May not call before 8am or after 9pm
With the telemarketing and consumer fraud and abuse prevention act, what are the existing customer solicitation rules?
An existing customer is 18 mo and 90 days for a pre-qual.
What is fair lending?
Essentially granting access to credit to everyone and anyone who wishes to submit an application
Desperate treatment is either 2 things, that is?
Overt discrimination or comparative evidence
What is overt discrimination?
Lender openly discriminates or prohibits basis; this can be a written policy or an oral statement.
What is comparative evidence of discrimination?

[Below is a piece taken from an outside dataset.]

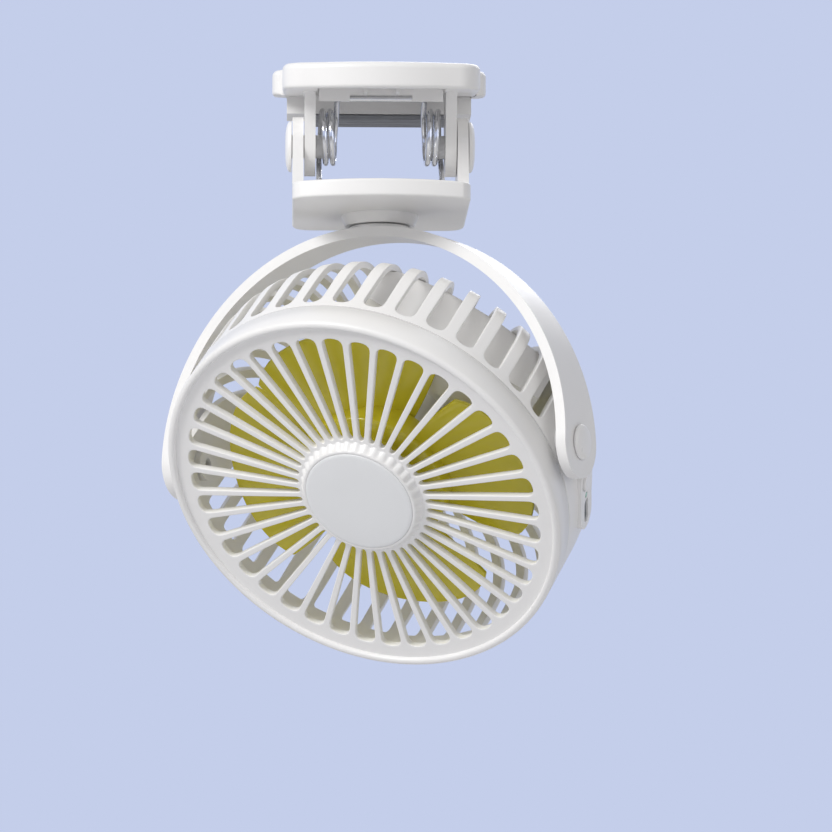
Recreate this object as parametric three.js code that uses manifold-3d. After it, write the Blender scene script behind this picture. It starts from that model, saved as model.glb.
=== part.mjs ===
// A clip fan: a round slatted head in a half-hoop yoke, hung from a sprung clamp by a turning post.
// Millimetres. The origin is the middle of the lower pad's top face. +X is to the right of somebody
// facing the fan, +Y runs from the handles to the jaws, and +Z is up. At rest the head stands as in
// the photo, and the clamp is open by the thickness of a shelf.
import * as THREE from "three";
import { mergeVertices } from "three/addons/utils/BufferGeometryUtils.js";
import Module from "manifold-3d";

const wasm = await Module();
wasm.setup();

// ---- fits ----
const GAP = 0.3; // between two pieces that seat on each other
const SCREW_SLACK = 0.3; // between a screw's shank and the hole it stands in

// ---- pose at rest, degrees ----
const HEAD_RADIUS = 71.4;
const YOKE_RADIUS = HEAD_RADIUS + 6.4;
const HEAD_TURN = 29; // the head looks this far to the viewer's left
const HEAD_NOD = 40.5; // and this far down
const CLAMP_TILT = 8; // the upper plate's slope, rear end up

// ---- clamp ----
const SHELF = 29.2; // between the two pads at rest
const HINGE_UP = 16.2; // the hinge above the lower pad's face
const HINGE_BACK = 25; // the hinge in front of the pads' middle
const PLATE_WIDTH = 60.4;
const PLATE_THICK = 6;
const PLATE_FRONT = 28; // from the hinge forward to the corners of the front edge
const PLATE_REAR = 37; // from the hinge back to the rear edge
const FRONT_BULGE = 9; // how far the middle of the front edge stands out
const PLATE_CORNER = 8;
const LOWER_CORNER = 3; // front corners
const UPPER_CORNER = 10;
const EAR_THICK = 3.8;
const EAR_RADIUS = 10.2;
const EAR_FOOT = 12; // half the width of an ear where it meets its plate
const PAD_LENGTH = 14;
const PAD_THICK = 1.7;
const PAD_PROUD = 1; // the lower pad's face above the plate
const PAD_WIDTH = 50;
const GROOVE = 0.8; // width of the grip grooves
const GROOVE_DEPTH = 0.5;
const GROOVE_PITCH = 2.8;

const TOP_WIDTH = 67.4; // the upper plate's handle
const TOP_JAW_WIDTH = 74.6; // and its wider rear part
const TOP_THICK = 8.8;
const TOP_UNDER = 18.5; // the upper plate's underside above the hinge
const TOP_REAR = 33;
const TOP_STEP = 13; // where the wider part begins, behind the hinge
const STEP_CORNER = 3.5;
const STEP_ROUND = 7; // how far back the wider part's front corners are rounded
const TOP_SKIN = 3.5; // what is left above the hollow in the upper plate
const JAW_WIDTH = 64.4;
const JAW_FRONT = 17.5;
const JAW_BACK = 31.5;

// ---- clamp pins ----
const PIN_RADIUS = 4;
const PIN_HEAD_RADIUS = 8.8;
const PIN_HEAD_RISE = 2.2;
const PIN_INNER = 14; // where the pin ends, from the middle

// ---- spring ----
const WIRE = 2;
const COIL_RADIUS = 9; // to the middle of the wire
const COIL_RISE = 3.4; // the coil hangs this far above the pin's axis
const COIL_PITCH = 2.5;
const COIL_STEPS = 8; // per turn
const WIRE_SIDES = 5;
const COIL_TURNS = 1; // whole turns, beyond the part turn between the legs
const BAR_FORWARD = 9.9; // the cross bar in front of the hinge, along the plate
const LEG_FORWARD = 14; // the leg's foot in front of the hinge
const BAR_BEND = 2.4;
const SADDLE_APART = 5.4; // the two ribs that the bar bears on
const SADDLE_THICK = 1.2;
const FENCE_THICK = 1.8;
const FENCE_HALF = 21.2;
const FENCE_WINDOW = 10.7;

// ---- swivel ----
const SWIVEL_BACK = 6; // the post behind the hinge
const SOCKET_RADIUS = 13.4;
const SOCKET_FOOT_RADIUS = 12;
const SOCKET_DROP = 3.7;
const COLLAR_RADIUS = 10.8;
const COLLAR_HEIGHT = 1.1;
const POST_RADIUS = 5.5;
const SWIVEL_WASHER_RADIUS = 7.4;
const SWIVEL_WASHER_THICK = 1;
const SWIVEL_WELL = 3.5; // depth of the well for the washer and the screw
const SWIVEL_SCREW_RADIUS = 1.6;
const SWIVEL_SCREW_LENGTH = 8;
const SWIVEL_HEAD_RADIUS = 3.4;
const SWIVEL_HEAD_THICK = 1.5;

// ---- yoke ----
const YOKE_THICK = 3.7;
const YOKE_HALF_WIDTH = 12.2; // at the pivots
const YOKE_TOP_HALF_WIDTH = 8.3;
const YOKE_FORWARD = 3; // the hoop's plane in front of the post
const YOKE_SIDES = 32;

// ---- pivots ----
const PIVOT_CAP_RADIUS = 6;
const PIVOT_CAP_RISE = 1.6;
const PIVOT_WELL = 2; // depth of the well under the cap
const PIVOT_HEAD_RADIUS = 3.4;
const PIVOT_HEAD_THICK = 1.2;
const PIVOT_SCREW_RADIUS = 1.5;
const PIVOT_SCREW_LENGTH = 9;
const PIVOT_WASHER_RADIUS = 5.4;
const PIVOT_WASHER_THICK = 1;
const PIVOT_BOSS_RADIUS = 5.8;

// ---- head ----
const HEAD_DROP = 5.5; // the head's own axis below the pivots
const HEAD_SIDES = 80;
const WALL = 2.2;
const FRONT_FACE = 18.8; // in front of the pivots
const PARTING = 8;
const RIM_ROUND = 2.6;
const REAR_ROUND = 20;
const BACK_FACE = -34;
const GRILLE_FACE = 17.2; // front of the spokes
const GRILLE_DEPTH = 2.4;
const SLOTS = 40;
const SLOT_MARGIN = 7.4; // from a slot's round end to the head's side
const SLOT_OUTER = HEAD_RADIUS - SLOT_MARGIN;
const SLOT_INNER = 23.4;
const SLOT_WIDE = 6.4;
const SLOT_NARROW = 1.7;
const HUB_RING = 22.8;
const HUB_DISC = 19.4;
const HUB_FACE = 20.4;
const HUB_SEAT = 18.2;
const SIDE_SLOT_FRONT = 5.4;
const SIDE_SLOT_WIDE = 7.2;
const SIDE_SLOT_RUN = 39.4; // how far a side slot runs in over the back
const SIDE_SLOT_INNER = HEAD_RADIUS - SIDE_SLOT_RUN;
const SIDE_SLOT_NARROW = 2.8;
const CLOSED_RIGHT = [81, 126]; // no slots between these angles, clockwise from the top
const CLOSED_LEFT = [270, 279];
const LIP = 1.8; // the grille's tongue inside the housing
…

Is when it isn’t as obvious that discrimination was made. But if you compare similar files between two different races they are the same and different rates were used.
What is Disparate Impact?
Occurs when a a policy or practice is put into place and disproportionately excludes or burdens certain groups of people on a prohibited basis. For example a min loan limit of 150,000 in a minority neighborhood with average home values of 100,000.
What is Redlining?
When a institution makes in extremely difficult for a certain area or neighborhood to borrow money.
What is reverse redlining?
Where a financial institution lends specifically in poor inner-city neighborhoods to charge them more than a white consumer
What is blockbusting?
When real estate agents and developers attempt to convince white owners to sell houses at low prices by promoting fear that racial minorities are soon moving to area.